WHAT IS NEEDED: Extract every line of the material that holds the string "materials".

DATA:
---------------

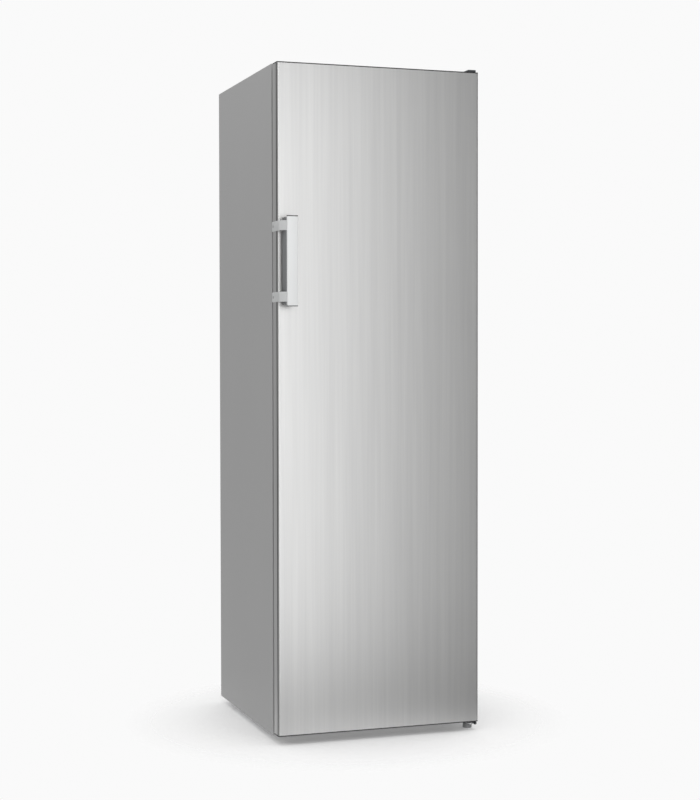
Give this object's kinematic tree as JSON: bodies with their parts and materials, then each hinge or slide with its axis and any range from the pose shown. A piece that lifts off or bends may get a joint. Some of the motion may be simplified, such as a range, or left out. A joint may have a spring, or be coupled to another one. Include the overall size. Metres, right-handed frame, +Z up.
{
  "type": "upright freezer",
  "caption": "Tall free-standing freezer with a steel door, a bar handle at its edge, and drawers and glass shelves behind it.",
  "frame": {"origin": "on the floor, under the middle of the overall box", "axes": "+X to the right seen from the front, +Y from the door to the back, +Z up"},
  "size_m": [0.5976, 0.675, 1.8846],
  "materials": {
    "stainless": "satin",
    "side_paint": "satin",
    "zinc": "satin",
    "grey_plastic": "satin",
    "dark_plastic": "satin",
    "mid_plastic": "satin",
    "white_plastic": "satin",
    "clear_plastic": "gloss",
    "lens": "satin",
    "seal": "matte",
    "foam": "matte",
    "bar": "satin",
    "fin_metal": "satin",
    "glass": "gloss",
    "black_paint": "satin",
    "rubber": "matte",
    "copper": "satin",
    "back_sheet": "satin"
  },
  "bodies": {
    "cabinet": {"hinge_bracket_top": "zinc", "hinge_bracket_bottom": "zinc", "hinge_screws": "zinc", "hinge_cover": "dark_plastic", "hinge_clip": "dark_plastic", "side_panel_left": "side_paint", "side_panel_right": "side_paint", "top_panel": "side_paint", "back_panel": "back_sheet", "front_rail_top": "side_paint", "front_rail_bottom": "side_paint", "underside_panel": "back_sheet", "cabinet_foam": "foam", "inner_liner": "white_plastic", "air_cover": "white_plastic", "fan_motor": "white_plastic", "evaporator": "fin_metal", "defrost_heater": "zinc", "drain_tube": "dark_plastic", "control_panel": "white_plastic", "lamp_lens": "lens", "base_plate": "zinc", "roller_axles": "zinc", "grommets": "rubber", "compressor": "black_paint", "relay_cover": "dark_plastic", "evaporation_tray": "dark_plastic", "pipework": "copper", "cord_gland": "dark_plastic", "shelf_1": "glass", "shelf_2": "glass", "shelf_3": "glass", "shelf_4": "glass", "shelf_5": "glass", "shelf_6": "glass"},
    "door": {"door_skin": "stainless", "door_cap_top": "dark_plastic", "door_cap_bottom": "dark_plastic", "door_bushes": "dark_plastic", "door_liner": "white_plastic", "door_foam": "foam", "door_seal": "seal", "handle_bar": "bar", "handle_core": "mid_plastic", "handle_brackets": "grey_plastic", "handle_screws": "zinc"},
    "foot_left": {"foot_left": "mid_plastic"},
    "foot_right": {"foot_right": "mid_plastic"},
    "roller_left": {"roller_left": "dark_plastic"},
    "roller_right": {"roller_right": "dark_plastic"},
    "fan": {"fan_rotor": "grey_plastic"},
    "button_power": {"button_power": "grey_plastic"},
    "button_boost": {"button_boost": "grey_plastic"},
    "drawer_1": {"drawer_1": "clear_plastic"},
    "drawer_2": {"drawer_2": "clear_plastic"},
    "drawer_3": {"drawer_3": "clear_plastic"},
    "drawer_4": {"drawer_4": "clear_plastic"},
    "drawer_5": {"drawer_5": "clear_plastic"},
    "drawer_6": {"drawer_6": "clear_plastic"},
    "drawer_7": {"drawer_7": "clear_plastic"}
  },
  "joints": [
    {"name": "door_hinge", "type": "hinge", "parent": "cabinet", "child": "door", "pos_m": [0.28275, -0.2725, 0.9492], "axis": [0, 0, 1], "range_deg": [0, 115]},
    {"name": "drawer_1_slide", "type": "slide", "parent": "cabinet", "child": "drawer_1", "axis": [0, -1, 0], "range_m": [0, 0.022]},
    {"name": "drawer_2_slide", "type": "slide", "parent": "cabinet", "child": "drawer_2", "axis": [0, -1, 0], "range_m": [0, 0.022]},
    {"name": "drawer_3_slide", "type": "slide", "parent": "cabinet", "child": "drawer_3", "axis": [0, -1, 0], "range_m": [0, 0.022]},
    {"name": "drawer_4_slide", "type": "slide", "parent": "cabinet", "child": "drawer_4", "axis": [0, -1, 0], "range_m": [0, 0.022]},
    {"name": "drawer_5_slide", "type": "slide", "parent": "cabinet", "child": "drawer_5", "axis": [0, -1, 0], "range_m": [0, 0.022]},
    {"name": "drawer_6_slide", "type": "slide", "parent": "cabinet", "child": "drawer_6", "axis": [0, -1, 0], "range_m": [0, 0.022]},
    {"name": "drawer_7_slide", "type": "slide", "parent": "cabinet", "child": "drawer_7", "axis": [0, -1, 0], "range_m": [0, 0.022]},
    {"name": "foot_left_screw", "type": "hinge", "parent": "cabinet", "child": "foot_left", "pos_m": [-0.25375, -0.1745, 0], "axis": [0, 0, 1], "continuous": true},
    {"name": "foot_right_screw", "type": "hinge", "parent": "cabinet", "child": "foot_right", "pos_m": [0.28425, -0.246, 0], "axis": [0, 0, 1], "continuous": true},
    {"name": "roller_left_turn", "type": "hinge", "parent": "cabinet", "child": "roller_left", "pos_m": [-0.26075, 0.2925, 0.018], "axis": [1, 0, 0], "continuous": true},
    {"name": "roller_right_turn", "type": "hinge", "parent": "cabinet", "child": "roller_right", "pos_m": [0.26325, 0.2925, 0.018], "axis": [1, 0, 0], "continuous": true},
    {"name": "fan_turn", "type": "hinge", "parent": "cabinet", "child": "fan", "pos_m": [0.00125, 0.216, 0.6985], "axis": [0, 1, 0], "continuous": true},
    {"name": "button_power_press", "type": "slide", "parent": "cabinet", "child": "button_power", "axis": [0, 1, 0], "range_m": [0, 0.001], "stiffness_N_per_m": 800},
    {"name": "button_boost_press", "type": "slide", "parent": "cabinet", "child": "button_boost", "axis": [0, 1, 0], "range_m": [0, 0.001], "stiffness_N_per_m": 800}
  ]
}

---------------

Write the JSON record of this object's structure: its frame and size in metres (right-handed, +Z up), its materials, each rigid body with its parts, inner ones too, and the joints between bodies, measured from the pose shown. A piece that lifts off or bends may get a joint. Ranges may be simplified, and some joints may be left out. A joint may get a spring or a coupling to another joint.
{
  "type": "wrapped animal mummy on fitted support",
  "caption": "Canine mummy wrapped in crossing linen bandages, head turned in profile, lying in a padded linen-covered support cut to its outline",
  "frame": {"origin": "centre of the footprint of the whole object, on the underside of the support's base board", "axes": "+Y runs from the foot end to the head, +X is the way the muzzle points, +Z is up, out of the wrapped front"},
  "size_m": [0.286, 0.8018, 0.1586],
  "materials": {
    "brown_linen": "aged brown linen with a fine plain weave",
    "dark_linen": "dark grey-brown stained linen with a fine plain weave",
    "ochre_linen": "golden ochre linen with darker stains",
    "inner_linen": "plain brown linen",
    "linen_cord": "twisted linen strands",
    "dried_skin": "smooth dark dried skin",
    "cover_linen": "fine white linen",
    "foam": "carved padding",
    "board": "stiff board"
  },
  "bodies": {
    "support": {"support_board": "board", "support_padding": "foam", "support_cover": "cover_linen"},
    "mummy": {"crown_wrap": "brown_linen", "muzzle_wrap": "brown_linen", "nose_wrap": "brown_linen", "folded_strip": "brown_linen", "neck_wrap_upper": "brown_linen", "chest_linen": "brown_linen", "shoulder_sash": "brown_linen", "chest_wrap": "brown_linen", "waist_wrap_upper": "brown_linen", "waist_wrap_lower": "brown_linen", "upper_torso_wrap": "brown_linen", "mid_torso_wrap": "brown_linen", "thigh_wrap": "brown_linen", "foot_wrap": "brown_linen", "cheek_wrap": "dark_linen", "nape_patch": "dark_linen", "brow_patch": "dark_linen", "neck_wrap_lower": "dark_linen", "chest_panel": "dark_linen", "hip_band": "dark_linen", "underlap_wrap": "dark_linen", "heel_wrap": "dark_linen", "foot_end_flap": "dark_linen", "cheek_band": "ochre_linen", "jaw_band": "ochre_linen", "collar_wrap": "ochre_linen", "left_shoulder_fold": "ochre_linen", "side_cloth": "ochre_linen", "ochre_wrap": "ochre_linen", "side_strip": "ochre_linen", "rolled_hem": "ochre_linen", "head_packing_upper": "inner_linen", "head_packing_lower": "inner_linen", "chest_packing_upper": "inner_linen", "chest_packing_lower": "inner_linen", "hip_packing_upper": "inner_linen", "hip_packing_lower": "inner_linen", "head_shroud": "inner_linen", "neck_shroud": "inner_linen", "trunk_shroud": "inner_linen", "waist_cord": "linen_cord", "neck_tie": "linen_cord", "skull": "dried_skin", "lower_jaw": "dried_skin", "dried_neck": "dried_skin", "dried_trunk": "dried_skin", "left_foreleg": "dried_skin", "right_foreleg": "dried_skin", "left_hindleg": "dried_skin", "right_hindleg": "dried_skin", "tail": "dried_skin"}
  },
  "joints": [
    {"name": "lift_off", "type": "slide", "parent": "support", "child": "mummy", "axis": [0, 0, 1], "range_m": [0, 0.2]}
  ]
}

---------------

THE REPLY:
Give this object's kinematic tree as JSON: bodies with their parts and materials, then each hinge or slide with its axis and any range from the pose shown. A piece that lifts off or bends may get a joint. Some of the motion may be simplified, such as a range, or left out. A joint may have a spring, or be coupled to another one. Include the overall size. Metres, right-handed frame, +Z up.
  "materials": {
Write the JSON record of this object's structure: its frame and size in metres (right-handed, +Z up), its materials, each rigid body with its parts, inner ones too, and the joints between bodies, measured from the pose shown. A piece that lifts off or bends may get a joint. Ranges may be simplified, and some joints may be left out. A joint may get a spring or a coupling to another joint.
  "materials": {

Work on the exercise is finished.